Get modeling error from a data frame — model

model_error() calculates modeling error using observed and fitted values from the data frame. If test_col is provided, the error is only calculated on observations that were excluded from modeling for test purpose. Otherwise, the error is calculated for all non-missing values.

Usage

model_error(
  df,
  response,
  test_col = NULL,
  test_period = NULL,
  test_period_flex = FALSE,
  group_col = NULL,
  sort_col = NULL,
  sort_descending = FALSE,
  pred_col = "pred",
  pred_upper_col = "pred_upper",
  pred_lower_col = "pred_lower"
)

Arguments

df: Data frame of model data.
response: Column name of response variable.
test_col: Name of logical column specifying which response values to remove for testing the model's predictive accuracy. If NULL, ignored. See model_error() for details on the methods and metrics returned.
test_period: Length of period to test for RMChE. If NULL, beginning and end points of each group in group_col are compared. Otherwise, test_period must be set to an integer n and for each group, comparisons are made between the end point and n periods prior.
test_period_flex: Logical value indicating if test_period is less than the full length of the series, should change error still be calculated for that point. Defaults to FALSE.
group_col: Column name(s) of group(s) to use in dplyr::group_by() when supplying type, calculating mean absolute scaled error on data involving time series, and if group_models, then fitting and predicting models too. If NULL, not used. Defaults to "iso3".
sort_col: Column name(s) to use to dplyr::arrange() the data prior to supplying type and calculating mean absolute scaled error on data involving time series. If NULL, not used. Defaults to "year".
sort_descending: Logical value on whether the sorted values from sort_col should be sorted in descending order.
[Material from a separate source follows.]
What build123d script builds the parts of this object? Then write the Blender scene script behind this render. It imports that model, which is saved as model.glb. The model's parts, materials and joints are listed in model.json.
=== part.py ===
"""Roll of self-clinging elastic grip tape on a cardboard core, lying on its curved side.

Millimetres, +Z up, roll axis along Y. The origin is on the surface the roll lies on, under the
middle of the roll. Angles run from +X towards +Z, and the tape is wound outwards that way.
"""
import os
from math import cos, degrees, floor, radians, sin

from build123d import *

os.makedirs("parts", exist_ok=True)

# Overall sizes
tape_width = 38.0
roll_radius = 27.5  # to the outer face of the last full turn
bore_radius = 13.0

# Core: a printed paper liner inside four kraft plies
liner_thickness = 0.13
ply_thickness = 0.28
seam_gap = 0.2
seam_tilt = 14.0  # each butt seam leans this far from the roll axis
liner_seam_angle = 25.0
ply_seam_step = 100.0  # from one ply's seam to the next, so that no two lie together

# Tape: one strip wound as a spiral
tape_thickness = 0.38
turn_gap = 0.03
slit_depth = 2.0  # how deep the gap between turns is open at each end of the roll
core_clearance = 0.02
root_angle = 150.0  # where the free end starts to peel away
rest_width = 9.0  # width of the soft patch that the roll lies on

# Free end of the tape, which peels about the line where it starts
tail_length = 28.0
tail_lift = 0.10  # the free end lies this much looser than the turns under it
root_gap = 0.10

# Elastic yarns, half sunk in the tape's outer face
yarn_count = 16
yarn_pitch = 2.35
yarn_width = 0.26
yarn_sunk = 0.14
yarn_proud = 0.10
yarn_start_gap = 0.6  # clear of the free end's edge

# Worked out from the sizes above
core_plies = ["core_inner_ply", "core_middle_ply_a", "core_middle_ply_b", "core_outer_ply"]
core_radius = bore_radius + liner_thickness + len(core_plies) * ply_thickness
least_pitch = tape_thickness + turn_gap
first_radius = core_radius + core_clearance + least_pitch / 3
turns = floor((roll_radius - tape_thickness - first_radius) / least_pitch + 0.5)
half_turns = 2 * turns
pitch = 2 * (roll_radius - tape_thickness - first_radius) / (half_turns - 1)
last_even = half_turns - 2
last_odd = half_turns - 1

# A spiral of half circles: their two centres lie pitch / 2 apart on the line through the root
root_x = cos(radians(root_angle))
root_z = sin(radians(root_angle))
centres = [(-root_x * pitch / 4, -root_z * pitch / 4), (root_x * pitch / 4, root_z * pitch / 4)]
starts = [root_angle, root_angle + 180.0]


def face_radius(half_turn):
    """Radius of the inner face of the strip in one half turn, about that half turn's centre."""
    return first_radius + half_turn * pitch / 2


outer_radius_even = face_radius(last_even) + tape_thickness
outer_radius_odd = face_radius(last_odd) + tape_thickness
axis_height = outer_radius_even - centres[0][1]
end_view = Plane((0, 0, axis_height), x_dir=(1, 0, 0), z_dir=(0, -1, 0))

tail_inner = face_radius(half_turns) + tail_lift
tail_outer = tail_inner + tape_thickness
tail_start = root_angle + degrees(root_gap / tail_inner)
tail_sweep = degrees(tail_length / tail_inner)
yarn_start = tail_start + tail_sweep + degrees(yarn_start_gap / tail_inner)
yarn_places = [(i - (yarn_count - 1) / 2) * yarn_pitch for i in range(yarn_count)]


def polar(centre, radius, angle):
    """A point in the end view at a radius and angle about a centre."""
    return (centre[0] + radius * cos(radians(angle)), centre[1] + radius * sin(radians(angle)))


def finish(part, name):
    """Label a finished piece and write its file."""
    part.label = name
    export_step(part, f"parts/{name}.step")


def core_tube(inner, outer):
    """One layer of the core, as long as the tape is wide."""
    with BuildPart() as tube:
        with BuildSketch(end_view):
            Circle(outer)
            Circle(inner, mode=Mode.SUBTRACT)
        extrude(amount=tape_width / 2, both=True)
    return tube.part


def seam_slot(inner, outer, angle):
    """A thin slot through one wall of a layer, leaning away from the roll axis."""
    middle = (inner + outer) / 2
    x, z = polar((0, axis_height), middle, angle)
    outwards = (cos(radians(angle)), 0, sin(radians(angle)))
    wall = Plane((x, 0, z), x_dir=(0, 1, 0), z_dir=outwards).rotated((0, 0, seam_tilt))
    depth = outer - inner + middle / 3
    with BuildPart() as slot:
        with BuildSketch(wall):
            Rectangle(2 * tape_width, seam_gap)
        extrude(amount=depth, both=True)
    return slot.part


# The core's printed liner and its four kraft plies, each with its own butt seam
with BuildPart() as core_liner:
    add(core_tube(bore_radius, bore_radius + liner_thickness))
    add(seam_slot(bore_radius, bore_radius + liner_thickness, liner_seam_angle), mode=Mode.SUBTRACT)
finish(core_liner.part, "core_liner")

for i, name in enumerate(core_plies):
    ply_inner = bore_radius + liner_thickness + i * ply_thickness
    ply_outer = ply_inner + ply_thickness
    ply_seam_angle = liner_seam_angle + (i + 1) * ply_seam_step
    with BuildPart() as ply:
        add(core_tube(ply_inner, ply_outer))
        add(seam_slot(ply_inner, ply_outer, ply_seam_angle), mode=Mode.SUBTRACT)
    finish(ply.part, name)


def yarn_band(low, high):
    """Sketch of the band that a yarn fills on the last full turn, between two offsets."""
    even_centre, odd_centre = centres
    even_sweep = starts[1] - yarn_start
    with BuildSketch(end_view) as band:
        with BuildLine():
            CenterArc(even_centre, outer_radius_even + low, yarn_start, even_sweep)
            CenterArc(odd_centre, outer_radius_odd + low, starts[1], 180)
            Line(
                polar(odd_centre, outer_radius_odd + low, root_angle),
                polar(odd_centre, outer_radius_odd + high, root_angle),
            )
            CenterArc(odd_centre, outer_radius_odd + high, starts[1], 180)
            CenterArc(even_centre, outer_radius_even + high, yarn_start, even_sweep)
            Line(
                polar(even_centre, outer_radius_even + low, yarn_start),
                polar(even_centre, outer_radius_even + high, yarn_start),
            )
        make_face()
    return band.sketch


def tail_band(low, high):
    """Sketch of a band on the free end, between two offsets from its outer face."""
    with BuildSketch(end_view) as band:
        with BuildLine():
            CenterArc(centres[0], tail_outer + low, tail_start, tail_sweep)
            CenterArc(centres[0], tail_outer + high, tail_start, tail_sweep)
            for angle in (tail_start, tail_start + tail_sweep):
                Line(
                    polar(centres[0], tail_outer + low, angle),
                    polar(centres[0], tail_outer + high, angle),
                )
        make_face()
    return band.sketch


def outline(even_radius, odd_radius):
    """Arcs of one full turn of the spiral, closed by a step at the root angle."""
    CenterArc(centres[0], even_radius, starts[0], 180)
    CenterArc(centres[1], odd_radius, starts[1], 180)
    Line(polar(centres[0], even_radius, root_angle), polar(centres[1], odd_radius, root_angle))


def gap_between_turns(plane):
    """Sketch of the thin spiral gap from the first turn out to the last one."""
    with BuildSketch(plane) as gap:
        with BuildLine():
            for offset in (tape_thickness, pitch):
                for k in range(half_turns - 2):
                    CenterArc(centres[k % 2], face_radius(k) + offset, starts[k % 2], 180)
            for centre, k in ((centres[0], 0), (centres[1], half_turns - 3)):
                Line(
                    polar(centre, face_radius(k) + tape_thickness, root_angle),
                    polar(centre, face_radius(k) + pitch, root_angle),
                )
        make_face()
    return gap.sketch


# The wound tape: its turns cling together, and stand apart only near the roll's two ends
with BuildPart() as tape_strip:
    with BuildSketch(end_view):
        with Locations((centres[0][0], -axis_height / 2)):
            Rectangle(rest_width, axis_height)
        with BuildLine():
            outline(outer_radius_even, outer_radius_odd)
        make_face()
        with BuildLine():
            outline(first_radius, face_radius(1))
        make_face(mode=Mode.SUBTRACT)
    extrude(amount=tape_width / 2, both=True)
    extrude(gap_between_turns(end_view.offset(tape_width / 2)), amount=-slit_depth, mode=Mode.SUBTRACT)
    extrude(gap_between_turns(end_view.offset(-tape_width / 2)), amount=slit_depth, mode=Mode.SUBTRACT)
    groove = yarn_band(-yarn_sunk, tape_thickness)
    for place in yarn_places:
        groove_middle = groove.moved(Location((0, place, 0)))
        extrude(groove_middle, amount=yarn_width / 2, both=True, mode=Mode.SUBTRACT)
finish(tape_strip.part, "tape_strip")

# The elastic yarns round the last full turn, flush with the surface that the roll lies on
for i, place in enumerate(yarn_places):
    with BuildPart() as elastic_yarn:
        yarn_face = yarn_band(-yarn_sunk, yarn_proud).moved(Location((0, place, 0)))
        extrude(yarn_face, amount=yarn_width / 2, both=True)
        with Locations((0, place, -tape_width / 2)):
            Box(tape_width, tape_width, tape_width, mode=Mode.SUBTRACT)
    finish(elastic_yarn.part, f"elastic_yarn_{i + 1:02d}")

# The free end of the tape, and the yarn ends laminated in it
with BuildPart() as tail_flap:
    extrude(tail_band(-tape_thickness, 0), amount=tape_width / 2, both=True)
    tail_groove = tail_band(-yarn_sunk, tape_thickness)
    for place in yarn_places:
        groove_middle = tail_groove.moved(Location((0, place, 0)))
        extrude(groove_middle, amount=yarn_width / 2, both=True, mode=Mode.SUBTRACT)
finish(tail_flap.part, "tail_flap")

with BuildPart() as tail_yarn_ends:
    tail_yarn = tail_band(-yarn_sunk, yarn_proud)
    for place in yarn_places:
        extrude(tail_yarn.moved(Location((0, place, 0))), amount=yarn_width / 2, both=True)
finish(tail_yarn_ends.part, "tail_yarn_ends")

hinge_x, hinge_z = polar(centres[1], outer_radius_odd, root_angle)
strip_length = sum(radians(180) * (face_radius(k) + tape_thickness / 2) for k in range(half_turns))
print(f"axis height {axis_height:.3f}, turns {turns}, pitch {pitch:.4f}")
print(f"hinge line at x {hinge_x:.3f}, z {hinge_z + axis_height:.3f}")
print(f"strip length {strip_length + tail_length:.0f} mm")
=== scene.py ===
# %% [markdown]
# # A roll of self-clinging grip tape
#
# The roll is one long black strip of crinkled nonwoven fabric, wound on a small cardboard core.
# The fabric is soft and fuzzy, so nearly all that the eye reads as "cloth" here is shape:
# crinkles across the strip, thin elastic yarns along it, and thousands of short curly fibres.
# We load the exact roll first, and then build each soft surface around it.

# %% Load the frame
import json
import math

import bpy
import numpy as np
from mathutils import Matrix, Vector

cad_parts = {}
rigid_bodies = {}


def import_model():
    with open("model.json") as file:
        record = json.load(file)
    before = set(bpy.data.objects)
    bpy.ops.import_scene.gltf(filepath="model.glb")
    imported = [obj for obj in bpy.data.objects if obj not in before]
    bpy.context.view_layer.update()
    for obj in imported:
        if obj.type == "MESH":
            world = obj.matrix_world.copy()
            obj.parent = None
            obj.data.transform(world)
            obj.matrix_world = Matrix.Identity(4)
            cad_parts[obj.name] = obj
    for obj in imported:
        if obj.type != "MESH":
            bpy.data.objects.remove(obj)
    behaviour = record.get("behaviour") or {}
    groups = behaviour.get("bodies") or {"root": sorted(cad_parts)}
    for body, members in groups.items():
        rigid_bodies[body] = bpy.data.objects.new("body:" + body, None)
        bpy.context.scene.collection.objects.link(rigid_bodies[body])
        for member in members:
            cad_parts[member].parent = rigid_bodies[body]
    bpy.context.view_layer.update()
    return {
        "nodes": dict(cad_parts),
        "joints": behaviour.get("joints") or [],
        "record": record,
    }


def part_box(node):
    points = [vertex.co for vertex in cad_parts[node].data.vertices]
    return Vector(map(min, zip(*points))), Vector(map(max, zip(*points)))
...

Defaults to FALSE.
pred_col: Column name to store predicted value.
pred_upper_col: Column name to store upper bound of confidence interval generated by the predict_... function. This stores the full set of generated values for the upper bound.
pred_lower_col: Column name to store lower bound of confidence interval generated by the predict_... function. This stores the full set of generated values for the lower bound.

Value

A named vector of errors: RMSE, MAE, MdAE, MASE, CBA, R2, COR and RMChE.

Details

The error metrics generated from model_error() are the following:

RMSE: root mean squared error
MAE: mean absolute error
MdAE: median absolute error
MASE: mean absolute scaled error. Only calculated if test_col is provided, as it is test error scaled by in-sample error.
CBA: confidence bound accuracy, % of observations lying within the confidence bounds. Should be very near to 95%. Only calculated if both pred_upper_col and pred_lower_col are provided.
R2: R-squared or coefficient of determination. Calculated only on test values if test_col is provided. Due to the variety of models available within augury, as well as the predict_..._avg_trend() functions, adjusted R-squared is not currently available.
COR: Pearson correlation coefficient of fitted values to observations. Useful as a measure of general trend matching beyond the point error measurements used above. If group_col provided, correlation coefficients are calculated within each group and the average across all groups is returned. Calculated on all data, but be careful in interpreting when applied to non-time series data.
RMChE: root mean change error. Since the GPW13 infilling and projections are designed to estimate change over time, RMChE measures the accuracy of this change. It is calculated as the difference between observed change between two time periods and predicted change across those same time periods. If test_period is NULL, this is the beginning and end of each group from group_col, sorted by sort_col. If test_period is provided as an integer n, then instead it is calculated comparing change between the end and n periods prior. test_period_flexibility says whether or not to calculate the change if the full length of the series is less than test_period. If TRUE, then it again compares change between the beginning and end of the series for that group.